[Records with modeling code]
###

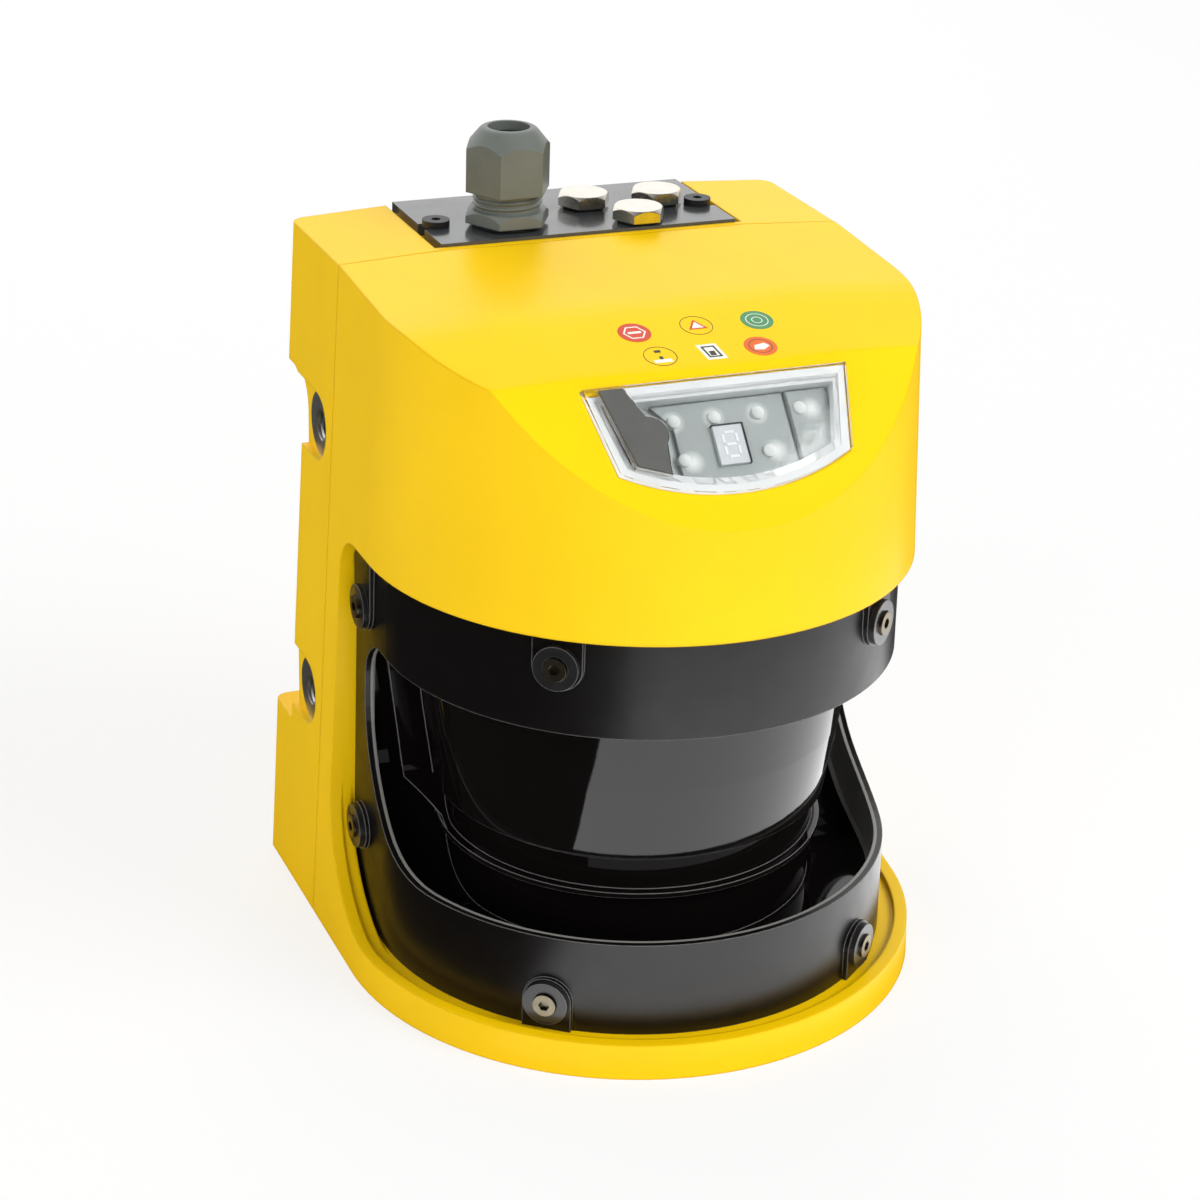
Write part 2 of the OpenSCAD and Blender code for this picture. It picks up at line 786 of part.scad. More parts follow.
// Raised pads under the washers, which run on to the hood or to the base
module cover_lugs() for (site = screw_sites) {
    end_z = site.z > (band_z + ring_z) / 2 ? hood_z - joint_gap : rim_z;
    pad_h = site.y == side_screw_y0 ? 0 : abs(end_z - site.z);
    translate([0, site.y, 0]) rotate([0, 0, site.x]) translate([0, -cover_r(site.z) + lug_root, 0])
        rotate([90, 0, 0]) linear_extrude(height = lug_root + lug_t) {
            translate([0, site.z]) circle(d = lug_w);
            if (pad_h > 0) translate([-lug_w / 2, min(site.z, end_z)]) square([lug_w, pad_h]);
        }
}

module optics_cover() color(black) at_scan_axis() difference() {
    union() {
        difference() {
            cover_form();
            cover_form(cover_t);
        }
        lip();
        intersection() {
            cover_lugs();
            along_x() side_slot(rim_z, hood_z - joint_gap, cover_back_y, rim_rise_r, arch_r);
        }
    }
    at_cover_screws() translate([0, 0, -2 * cover_t - lug_t]) cylinder(h = 4 * cover_t, r = thread_r + fit);
}

module cover_seal() color(rubber) at_scan_axis() difference() {
    cover_d(cover_top_z, cover_top_z + seal_t, cover_back_y, seal_in / 2);
    cover_d(cover_top_z - over, cover_top_z + seal_t + over, seam_y, cover_t - seal_in / 2);
}

module cover_washers() color("#2a2828") at_scan_axis() at_cover_screws() difference() {
    cylinder(h = washer_t, d = washer_d);
    translate([0, 0, -over]) cylinder(h = washer_t + over, r = thread_r + fit);
    translate([0, 0, washer_t - washer_well]) cylinder(h = washer_well + over, r = head_r + fit);
}

module cover_screws() color("#8f8468") at_scan_axis() at_cover_screws() {
    translate([0, 0, washer_t - washer_well]) difference() {
        cylinder(h = head_h, r = head_r);
        translate([0, 0, washer_well / 2]) cylinder(h = head_h, r = head_hex_r, $fn = 6);
    }
    translate([0, 0, washer_t + thread_fit - screw_l])
        cylinder(h = screw_l - washer_well, r = thread_r - thread_fit);
}

// ---- Display ----

// The window: straight top, leaning sides and a round lower edge, moved in by inset
module lens_outline(inset) {
    sag = lens_len - lens_side;
    low = lens_low_half_w - inset;
    bow_r = (lens_low_half_w * lens_low_half_w + sag * sag) / (2 * sag);
    intersection() {
        polygon([
            [-lens_half_w + inset, -inset], [lens_half_w - inset, -inset],
            [low, -lens_side], [low * lens_foot_share, -lens_len + inset],
            [-low * lens_foot_share, -lens_len + inset], [-low, -lens_side]
        ]);
        translate([0, bow_r - lens_len]) circle(r = bow_r - inset, $fn = 180);
    }
}

// The service cap: a strap down the left side of the window with a round bulge over the socket
module cap_outline(grow = 0) {
    edge_x = lens_half_w - fit;
    polygon([
        [-edge_x + cap_strap[0].x - grow, cap_strap[0].y + grow],
        [-edge_x + cap_strap[1].x + grow, cap_strap[1].y + grow],
        cap_at + cap_side[0] + [grow, 0], cap_at + cap_side[1] + [grow, 0],
        cap_at + cap_side[2] + [grow, -grow], cap_at + cap_side[3] + [-grow, -grow]
    ]);
    translate(cap_at) circle(r = cap_r + grow);
}

module display_lens() color([0.9, 0.95, 0.95, 0.35]) at_scan_axis() on_display() translate([0, 0, -lens_t])
    linear_extrude(height = lens_t + lens_proud) difference() {
        lens_outline(0);
        cap_outline(cap_gap);
    }

module display_frame() color("#e9e9e6") at_scan_axis() on_display() difference() {
    translate([0, 0, -frame_depth]) linear_extrude(height = frame_depth - lens_t) difference() {
        lens_outline(lens_land + fit);
        lens_outline(lens_land + frame_w);
    }
    translate([0, 0, -frame_depth - over]) linear_extrude(height = frame_depth + over) cap_outline(cap_gap);
}

module display_board() color("#8d9295") at_scan_axis() on_display() translate([0, 0, -frame_depth - board_t])
    linear_extrude(height = board_t) lens_outline(lens_land + fit);

module status_lamps() color("#e4e6e2") at_scan_axis() on_display() for (site = lamp_sites)
    translate([site.x, site.y, -frame_depth]) intersection() {
        cylinder(h = 2 * lamp_r, r = lamp_r);
        sphere(r = lamp_dome * lamp_r);
    }

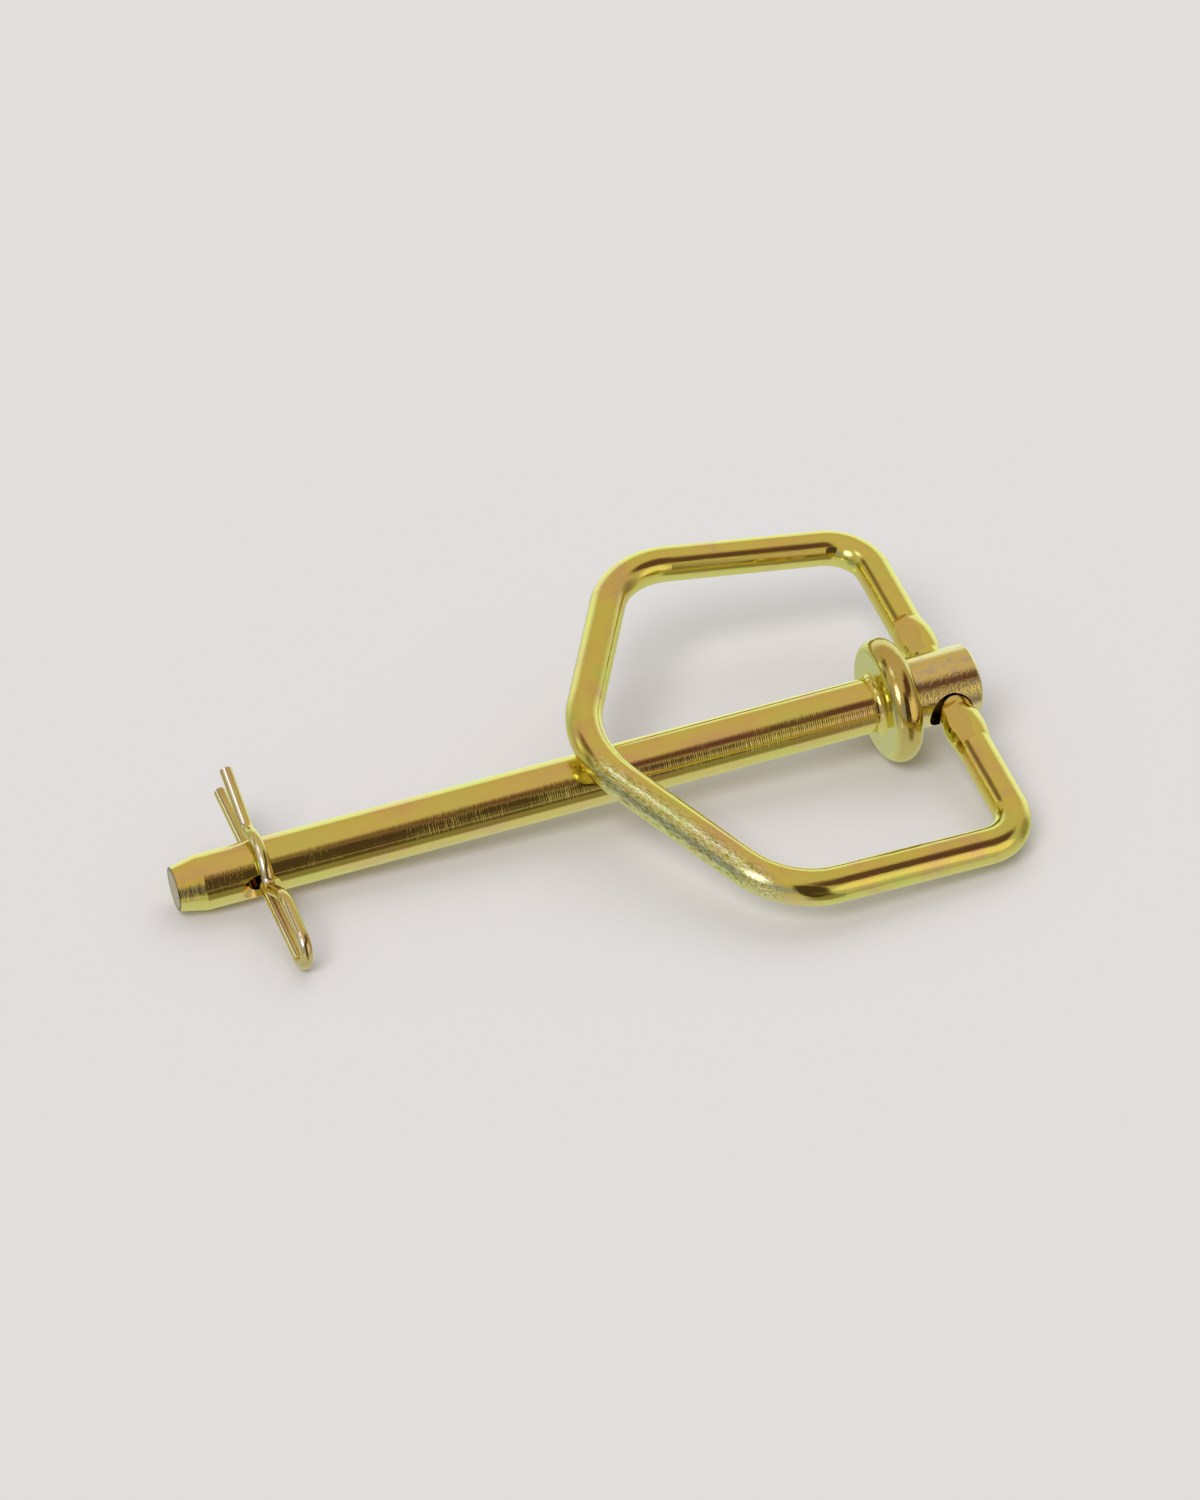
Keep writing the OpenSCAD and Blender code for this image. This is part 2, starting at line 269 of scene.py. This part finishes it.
# The pin's own directions, in millimetres from the flange's seat
pin_mm = add(tree, "Mapping", {"vector_type": "TEXTURE"}, Vector=place,
             Rotation=pin_axes.to_euler(), Scale=(MM, MM, MM)).outputs[0]
station = add(tree, "SeparateXYZ", Vector=pin_mm).outputs["X"]
off_axis = add(tree, "VectorMath", {"operation": "MULTIPLY"},
               i0=pin_mm, i1=(0.0, 1.0, 1.0)).outputs[0]
off_axis = add(tree, "VectorMath", {"operation": "LENGTH"}, i0=off_axis).outputs["Value"]
on_shank = add(tree, "MapRange",
               i0=station, i1=NECK_ALONG[0], i2=NECK_ALONG[1], i3=0.25).outputs[0]
on_head = add(tree, "MapRange", i0=station, i1=HEAD_ALONG[0], i2=HEAD_ALONG[1]).outputs[0]
on_end = add(tree, "MapRange", i0=station, i1=END_ALONG[0], i2=END_ALONG[1]).outputs[0]
# Rings left by the turning tool, about 1.3 mm wide, which come and go along the shank. They are
# drawn coarser than the real ones, so that they show
rings = add(tree, "VectorMath", {"operation": "MULTIPLY"},
            i0=pin_mm, i1=(1.0, 0.1, 0.1)).outputs[0]
ring = add(tree, "TexNoise", Vector=rings, Scale=0.75, Detail=4.0, Roughness=0.75).outputs[0]
patch = add(tree, "TexNoise", Vector=pin_mm, Scale=0.09, Detail=2.0, Roughness=0.5).outputs[0]
patch = add(tree, "MapRange", i0=patch, i1=0.42, i2=0.62, i3=0.25).outputs[0]
# Grey scuffs 2 to 5 mm long, where the head has been knocked
scuff = add(tree, "VectorMath", {"operation": "MULTIPLY"},
            i0=pin_mm, i1=(0.6, 1.0, 1.4)).outputs[0]
scuff = add(tree, "TexNoise", Vector=scuff, Scale=0.33, Detail=5.0, Roughness=0.65,
            Distortion=0.6).outputs[0]
scuff = add(tree, "MapRange", i0=scuff, i1=0.52, i2=0.64, i4=0.75).outputs[0]
scuff = add(tree, "Math", {"operation": "MULTIPLY"}, i0=scuff, i1=on_head).outputs[0]
# The flange's film is even and pale, browner on its bulging rim, and the head's is rosier
on_flange = add(tree, "MapRange",
                i0=off_axis, i1=FLANGE_OUT[0], i2=FLANGE_OUT[1], i4=0.8).outputs[0]
pale = add(tree, "MixRGB", Fac=on_flange, Color1=film, Color2=linear("#D2D078")).outputs[0]
on_rim = add(tree, "MapRange", i0=off_axis, i1=RIM_OUT[0], i2=RIM_OUT[1], i4=0.65).outputs[0]
brown = add(tree, "MixRGB", Fac=on_rim, Color1=pale, Color2=linear("#C29C50")).outputs[0]
rose = add(tree, "MixRGB", Fac=on_head, Color1=brown, Color2=linear("#DDC678")).outputs[0]
grey = add(tree, "MixRGB", Fac=scuff, Color1=rose, Color2=linear("#C2B496")).outputs[0]
# The sawn end has hardly any film, and a dark burr round it
burr = add(tree, "MapRange", i0=off_axis, i1=BURR_OUT[0], i2=BURR_OUT[1]).outputs[0]
sawn = add(tree, "MixRGB",
           Fac=burr, Color1=linear("#BCA884"), Color2=linear("#6E5438")).outputs[0]
bare = add(tree, "MixRGB", Fac=on_end, Color1=grey, Color2=sawn).outputs[0]
# The rings vary the gloss, the upset skin is a little duller, and the sawn end is dull
gloss = add(tree, "MapRange", i0=ring, i1=0.3, i2=0.7, i3=0.045, i4=0.08).outputs[0]
upset = add(tree, "Math", {"operation": "MAXIMUM"}, i0=on_head, i1=on_rim).outputs[0]
duller = add(tree, "Math", {"operation": "MULTIPLY"}, i0=upset, i1=0.02).outputs[0]
gloss = add(tree, "Math", {"operation": "ADD"}, i0=gloss, i1=duller).outputs[0]
dull = add(tree, "Math", {"operation": "MULTIPLY"}, i0=on_end, i1=0.30).outputs[0]
gloss = add(tree, "Math", {"operation": "MAXIMUM"}, i0=gloss, i1=dull).outputs[0]
patch = add(tree, "Math", {"operation": "MULTIPLY"}, i0=patch, i1=on_shank).outputs[0]
relief = add(tree, "Bump", Height=ring, Strength=patch, Distance=0.07 * MM)
# The tool's feed shows as fine even rings, best on the half towards the flange
feed = add(tree, "TexWave", {"wave_type": "BANDS", "bands_direction": "X"}, Vector=pin_mm,
           Scale=FEED_SCALE, Distortion=1.2, Detail=2.0, Detail_Scale=0.8).outputs["Fac"]
near = add(tree, "MapRange", i0=station, i1=FEED_ALONG[0], i2=FEED_ALONG[1], i3=0.3).outputs[0]
near = add(tree, "Math", {"operation": "MULTIPLY"}, i0=near, i1=patch).outputs[0]
relief = add(tree, "Bump", Height=feed, Strength=near, Distance=0.008 * MM,
             Normal=relief.outputs[0])
# The skin of the head and the rim is grainy all over, where the bar was upset and only skimmed.
# The grain is drawn 0.8 mm across, coarser than the real one, so that it shows
skin = add(tree, "TexNoise", Vector=pin_mm, Scale=1.3, Detail=3.0, Roughness=0.6).outputs[0]
relief = add(tree, "Bump", Height=skin, Strength=upset, Distance=0.07 * MM,
             Normal=relief.outputs[0])
plate("hitch_pin", pin_plating, tree, metal, bare, gloss, relief)

# --------------------------------------------------------------------------------------------------
# The handle: a drawn steel bar, bent five times, its two ends pressed beside the head, and plated
# after bending. It is the smoothest piece, with draw marks along it and one side that has rubbed.
# --------------------------------------------------------------------------------------------------

LIFT = 7.214         # degrees that it is raised from the pin's own plane, lying on the shank
SIDE_TURN = 4.4      # degrees between each side bar and the way out to the peak
FRONT_TURN = 61.1    # degrees between each front bar and the same way
DIE_TURN = 33.0      # degrees that the dies leaned from straight down
PEAK_OUT = 111.7     # millimetres from where it swings to its peak
# Where each finish starts to show and where it is complete, in millimetres: sideways from the
# middle of the handle, and out from where it swings
SIDE_BARS = (46.0, 56.0)
FRONT_BARS = (62.0, 78.0)
DIE_MARKS = (27.0, 25.5)
# The same for the rubbing on the near front bar: along it from the peak, at its start and its end,
# then outwards from the bar's middle, and up
RUB_START = (2.0, 14.0)
RUB_END = (84.0, 72.0)
RUB_OUTWARDS = (0.2, -2.3)
RUB_UP = (-3.2, -1.0)

handle_axes = pin_axes @ Matrix.Rotation(-math.radians(LIFT), 3, "Y")
# Drawn bar below the film makes the clearest mirror, with long faint streaks
handle_plating, tree, place, film, metal = yellow_zinc(
    "yellow_zinc_on_drawn_bar", 13, (1.0, 1.0, 1.0),
    ("#C6C968", "#D2CB65", "#DACA63", "#DAC567", "#D8BC70", "#CBB07C"))
# The handle's own directions, in millimetres from where it swings: out to the peak, sideways, up
handle_mm = add(tree, "Mapping", {"vector_type": "TEXTURE"}, Vector=place,
                Location=swing["pos_m"], Rotation=handle_axes.to_euler(),
                Scale=(MM, MM, MM)).outputs[0]
split = add(tree, "SeparateXYZ", Vector=handle_mm)
out, across, up = split.outputs
sideways = add(tree, "Math", {"operation": "ABSOLUTE"}, i0=across).outputs[0]
mirrored_mm = add(tree, "CombineXYZ", i0=out, i1=sideways, i2=up).outputs[0]
# Draw marks run along each straight of the bar: the base bars, the two sides and the two front
# bars. They are drawn 0.7 mm wide and 23 mm long, wider than the real ones, so that they show
marks = []
for turn, stretch in ((0.0, (0.8, 25.0, 0.8)),
                      (SIDE_TURN, (25.0, 0.8, 0.8)),
                      (-FRONT_TURN, (25.0, 0.8, 0.8))):
    lined = add(tree, "Mapping", {"vector_type": "TEXTURE"}, Vector=mirrored_mm,
                Rotation=(0.0, 0.0, math.radians(turn)), Scale=stretch).outputs[0]
    marks.append(add(tree, "TexNoise", Vector=lined, Scale=1.1, Detail=4.0,
                     Roughness=0.7).outputs[0])
on_side = add(tree, "MapRange", i0=sideways, i1=SIDE_BARS[0], i2=SIDE_BARS[1]).outputs[0]
on_front = add(tree, "MapRange", i0=out, i1=FRONT_BARS[0], i2=FRONT_BARS[1]).outputs[0]
drawn = add(tree, "MixRGB", Fac=on_side, Color1=marks[0], Color2=marks[1]).outputs[0]
drawn = add(tree, "MixRGB", Fac=on_front, Color1=drawn, Color2=marks[2]).outputs[0]
# Where the near front bar has rubbed: a grainy, duller stretch along its upper outer side, with
# highlights and dark reflections painted on it
front_mm = add(tree, "Mapping", {"vector_type": "TEXTURE"}, Vector=handle_mm,
               Location=(PEAK_OUT, 0.0, 0.0),
               Rotation=(0.0, 0.0, math.radians(180.0 - FRONT_TURN))).outputs[0]
front = add(tree, "SeparateXYZ", Vector=front_mm)
rub = add(tree, "MapRange",
          i0=front.outputs[0], i1=RUB_START[0], i2=RUB_START[1]).outputs[0]
rub_far = add(tree, "MapRange",
              i0=front.outputs[0], i1=RUB_END[0], i2=RUB_END[1]).outputs[0]
rub_out = add(tree, "MapRange",
              i0=front.outputs[1], i1=RUB_OUTWARDS[0], i2=RUB_OUTWARDS[1]).outputs[0]
rub = add(tree, "Math", {"operation": "MULTIPLY"}, i0=rub, i1=rub_far).outputs[0]
rub = add(tree, "Math", {"operation": "MULTIPLY"}, i0=rub, i1=rub_out).outputs[0]
rub_up = add(tree, "MapRange", i0=up, i1=RUB_UP[0], i2=RUB_UP[1]).outputs[0]
rub = add(tree, "Math", {"operation": "MULTIPLY"}, i0=rub, i1=rub_up).outputs[0]
# The grit left scratches a third of a millimetre wide and five times as long. Along them, pale
# flecks are a painted highlight and dark green-brown streaks are a painted dark reflection
grit_mm = add(tree, "VectorMath", {"operation": "MULTIPLY"},
              i0=front_mm, i1=(0.20, 1.0, 1.0)).outputs[0]
grit = add(tree, "TexNoise", Vector=grit_mm, Scale=3.0, Detail=3.0, Roughness=0.7).outputs[0]
painted_glints = add(tree, "MapRange", i0=grit, i1=0.50, i2=0.64, i4=0.85).outputs[0]
painted_glints = add(tree, "Math", {"operation": "MULTIPLY"}, i0=painted_glints, i1=rub).outputs[0]
painted_dark_streaks = add(tree, "MapRange", i0=grit, i1=0.50, i2=0.38, i4=0.9).outputs[0]
painted_dark_streaks = add(tree, "Math", {"operation": "MULTIPLY"}, i0=painted_dark_streaks, i1=rub).outputs[0]
# Painted highlight in pale flecks, then painted dark reflection in green-brown streaks
colour = add(tree, "MixRGB", Fac=painted_glints, Color1=film, Color2=linear("#E0E0C0")).outputs[0]
colour = add(tree, "MixRGB", Fac=painted_dark_streaks, Color1=colour, Color2=linear("#7A8248")).outputs[0]
# The flats that the dies pressed are given a rosier film
die_way = handle_axes @ heading(0.0, 90.0 - DIE_TURN)
facing = add(tree, "TexCoord").outputs["Normal"]
facing = add(tree, "VectorMath", {"operation": "DOT_PRODUCT"},
             i0=facing, i1=die_way).outputs["Value"]
pressed = add(tree, "MapRange", i0=facing, i1=0.985, i2=0.998, i4=0.55).outputs[0]
by_head = add(tree, "MapRange", i0=sideways, i1=DIE_MARKS[0], i2=DIE_MARKS[1]).outputs[0]
pressed = add(tree, "Math", {"operation": "MULTIPLY"}, i0=pressed, i1=by_head).outputs[0]
streaky = add(tree, "MapRange", i0=drawn, i1=0.40, i2=0.60, i3=0.4).outputs[0]
pressed = add(tree, "Math", {"operation": "MULTIPLY"}, i0=pressed, i1=streaky).outputs[0]
colour = add(tree, "MixRGB", Fac=pressed, Color1=colour, Color2=linear("#D8B276")).outputs[0]
# The draw marks vary the gloss, and the rubbed stretch is duller
gloss = add(tree, "MapRange", i0=drawn, i1=0.3, i2=0.7, i3=0.06, i4=0.12).outputs[0]
duller = add(tree, "Math", {"operation": "MULTIPLY"}, i0=rub, i1=0.08).outputs[0]
gloss = add(tree, "Math", {"operation": "ADD"}, i0=gloss, i1=duller).outputs[0]
grit_deep = add(tree, "Math", {"operation": "MULTIPLY"}, i0=rub, i1=0.75).outputs[0]
relief = add(tree, "Bump", Height=drawn, Strength=0.6, Distance=0.06 * MM)
relief = add(tree, "Bump", Height=grit, Strength=grit_deep, Distance=0.055 * MM,
             Normal=relief.outputs[0])
plate("swivel_handle", handle_plating, tree, metal, colour, gloss, relief)

# --------------------------------------------------------------------------------------------------
# The clip: hard drawn spring wire, bent cold to an R, with a straight leg for the hole and a saddle
# that snaps over the shank. It is plated last, and its film comes out browner than the other two.
# --------------------------------------------------------------------------------------------------

# Spring wire below the film makes a browner, faintly pitted mirror
clip_plating, tree, place, film, metal = yellow_zinc(
    "yellow_zinc_on_spring_wire", 6, (1.0, 2.0, 1.0),
    ("#C2BA68", "#CDC26E", "#D2C270", "#CFB870", "#C8AC74", "#BC9C72"))
# Small pits and specks in the wire's skin, drawn about 1 mm across, coarser than the real ones, so
# that they show
clip_mm = add(tree, "Mapping", {"vector_type": "TEXTURE"}, Vector=place,
              Scale=(MM, MM, MM)).outputs[0]
specks = add(tree, "TexNoise", Vector=clip_mm, Scale=0.9, Detail=3.0, Roughness=0.7).outputs[0]
gloss = add(tree, "MapRange", i0=specks, i1=0.3, i2=0.7, i3=0.06, i4=0.14).outputs[0]
relief = add(tree, "Bump", Height=specks, Strength=1.0, Distance=0.03 * MM)
# A painted highlight: the side of the wire that faces up towards the big soft window is painted
# near white
highlight_way = heading(37, 40)
facing = add(tree, "TexCoord").outputs["Normal"]
facing = add(tree, "VectorMath", {"operation": "DOT_PRODUCT"},
             i0=facing, i1=highlight_way).outputs["Value"]
painted_highlight = add(tree, "MapRange", {"interpolation_type": "SMOOTHSTEP"},
             i0=facing, i1=0.88, i2=0.97, i4=0.9).outputs[0]
colour = add(tree, "MixRGB", Fac=painted_highlight, Color1=film, Color2=linear("#F4ECC8")).outputs[0]
plate("hairpin_clip", clip_plating, tree, metal, colour, gloss, relief)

###

* _SHORT TASK_: Go through the lines above. Select every one that has the string "part".

* _PROBLEM SOLUTION_:
Write part 2 of the OpenSCAD and Blender code for this picture. It picks up at line 786 of part.scad. More parts follow.
Keep writing the OpenSCAD and Blender code for this image. This is part 2, starting at line 269 of scene.py. This part finishes it.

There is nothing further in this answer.